United Food and Commercial Workers International Union Local 7 said the grocery firms will submit the proposal on Monday, the latest development in seven months of talks.

The local union has threatened to strike, but has not been given authorization by the international union headquarters, which said there must be a rejected, best and final offer before a walkout.

It’s unclear why the UFCW workers weren’t given permission to strike last month by the International, but rumors that leadership in Washington DC has lost confidence in the local don’t appear to be a factor–they could have easily dragged the process out past the date that new local leadership is set to take over, but they didn’t. And regardless of how the union rank-and-file may feel about the local, they have consistently rejected contract proposals they find inadequate: we’ll see if the new contract offer makes enough concessions to change that.

And if it doesn’t? Well, you were ready for this a few weeks ago, weren’t you?

Comments

16 thoughts on ““Last, Best and Final Offer”

      1. The spouse does the shopping for the 6 of us.  She favors WFs.

        I’ll be tempted to make a few extra late night runs or stop by on the way home.

        What I really look forward to is the paid organizer-business manager from out of state hassling customers and yelling at some poor SOB trying to hold the line.

  1. a clerk at Safeway told me word was that management wanted to keep shining on negotiations to avoid strike/lockout now that we are in the holiday season, for fear of losing business at this lucrative time. Maybe it’s the opposite.  Maybe they think no one will bother with respecting picket lines during the holidays.

  2. thank the unions.

    If you have a pension, thank the unions. If you have health insurance, thank the unions. If the fire exits are not locked where you work, thank the unions.

    1. As a matter of fact I do not have Saturdays off (or even Sundays), or health insurance, or paid vacations, or even paid sick days.  I have to buy my own equipment as well.  The fire exits are not locked where I work, but otherwise…  

      I view unions as a highly mixed bag, but given my situation I doubt they can do anything for me as if I got anything more out of the company they’d just eliminate my position.

  3. It’s unclear why the UFCW workers weren’t given permission to strike last month by the International, but rumors that leadership in Washington DC has lost confidence in the local don’t appear to be a factor–they could have easily dragged the process out past the date that new local leadership is set to take over, but they didn’t.

    As far as i know, the International did not explain its reasons when it did not give strike sanction. However, some very significant events over the weekend give a very clear insight into just how far the International will go to enforce its will. I won’t reveal what has happened, at least not at this time. Things are quite sensitive right now, it is a critical moment with the wages and pensions of 17,000 working folk at stake. I will just say that the Local was, in my opinion, doing exactly what it needed to do to support the membership and win a good contract, and in response to those normal activities going forward at this time, the International has demonstrated quite forcefully that it has an agenda of its own.

    The coming week may reveal much of what has happened behind the scenes.

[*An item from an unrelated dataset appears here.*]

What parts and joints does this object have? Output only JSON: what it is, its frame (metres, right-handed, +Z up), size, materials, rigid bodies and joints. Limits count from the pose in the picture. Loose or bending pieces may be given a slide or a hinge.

    In the meantime, the curious may benefit from a review of the history. The International stepped in five years ago and suspended an active vote on a contract offer. The International negotiated behind closed doors, and the Local and the International were at odds over whether the membership should accept the result of those secret negotiations. The members chose to trust the International at that time, accepting the offer in a mail-in ballot vote.

    That contract, recommended by the International, instituted a new two tier system that has resulted in fast food level wages for many workers; benefits that take up to three years to kick in for some workers; and, a multiplicity of rules by which anyone changing jobs or stores may be caught by surprise in the legalese, and dropped back to the lowest rate of pay.

    Here’s a curious fact: a significant minority of workers at the grocery chains will actually have more take home pay if they are on strike or locked out and collecting strike pay from the union, than they get in their paychecks in the stores. (Strike pay is $200 for a week of picket duty.)

    The grocery chains are also not putting enough money into the pension fund to cover the lower tier of workers, who now make up more than half of the membership. This very low accrual rate, together with the difficult economy, has put significant direct pressure on the pension fund. But there is also a not so subtle indirect risk which the companies may ultimately benefit from.

    Consider, corporations don’t just come up with contract proposals out of the blue. They rely upon experts who analyze not only the financial impact, but also the social impact of issues such as two tier wage systems. The second tier is an underclass, and as its membership increases, it gains voting power at contract time. The introduction of the second tier may eventually result in the second tier throwing out benefits that the first tier negotiated long before. Would you vote to strike to protect a pension for the older first tier workers, if your own pension accrual rate was so low that you might never have enough to retire?

    Two tier pay systems have been around for more than a century and a half, and they are inherently evil. (Anyone in the second tier is a second class citizen for life, so long as they stay at the same job. There is no path from the second tier into the first, no matter how many decades one works in the stores.)

    If there is a question of confidence on the part of the grocery workers, i think (from having talked to a thousand or more members) the role of the International looms large.

    As bad as the current contract is for many of the workers, the proposed contract (called the “final” offer by the companies) is worse. Among other things, it would eliminate pension related benefits outright, effectively freeze wages for most workers, and create a third tier.

    …regardless of how the union rank-and-file may feel about the local, they have consistently rejected contract proposals they find inadequate: we’ll see if the new contract offer makes enough concessions to change that.

    There is some confusion here. The contract needs to include FEWER concessions in order to have some chance of being acceptable to the membership.

    Disclosure: i work for the grocery workers. My job is talking with them individually or in small groups, and keeping them informed of developments during contract talks. I am not a spokesperson for the union. Any opinions that i express here are mine, and mine alone.